During build, I led design QA across both platforms to ensure the implementation matched the MVP. I audited layouts, spacing, typography, and icon behavior, validated tap targets and state changes, and tested edge cases. I triaged issues with the lead engineer, clarified intent with updated annotations, and signed off on fixes so the shipped experience felt cohesive across devices.

Results

Before the redesign, users would hit play and drop off within seconds because the video-player workaround broke basic listening behavior. After I shipped the dedicated audio player, we saw a clear shift in engagement.

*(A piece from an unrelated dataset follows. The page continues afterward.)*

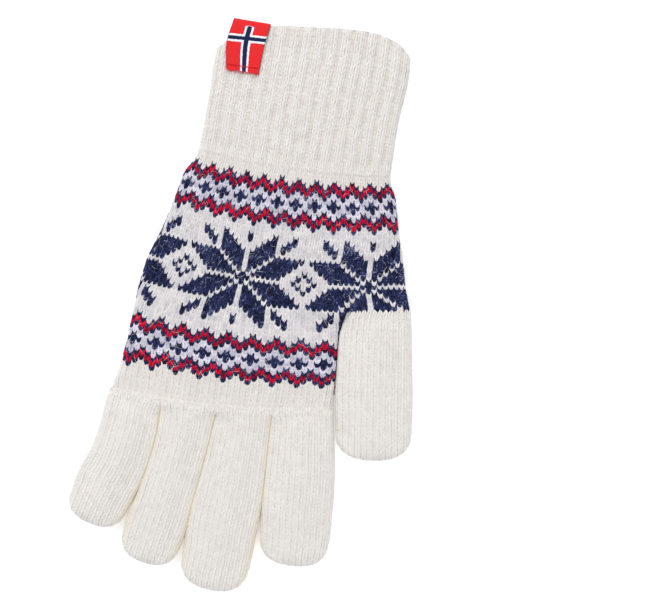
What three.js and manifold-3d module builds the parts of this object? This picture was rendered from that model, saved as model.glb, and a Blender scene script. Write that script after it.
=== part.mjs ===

Within the first two quarters post-launch, audiobook downloads and consumption increased 150% and overall app usage doubled across iOS and Android. As a leading indicator tied directly to the original problem, analytics reflected reduced early-session abandonment and stronger listen-through behavior, confirming the new player better supported listening and multitasking.

CarPlay

Post-launch, I led the CarPlay integration, adapting the audio player for automotive contexts within Apple's Now Playing interface templates. This work focused on strategic UX decisions: determining which features to expose, prioritizing metadata for driver glanceability, and ensuring safe interaction patterns rather than visual design, as CarPlay enforces strict UI guidelines.

Takeaways

This initiative reinforced a few core lessons for me. In order to prevent scope creep, set clear goals and requirements early, and on backend-heavy projects, tight, continuous communication with engineering is essential to keep design and implementation aligned.

  • I set clear goals: I centered the work on immediate listening needs to keep the MVP focused while laying groundwork for future improvements.

  • I leaned into engineering partnership: constant dialogue helped me understand platform behaviors, communicate intent clearly, and prevent late-stage changes.

I used asking the right questions as a strength: I proactively engaged stakeholders and engineering to reduce ambiguity and shape solutions that balanced feasibility with user experience.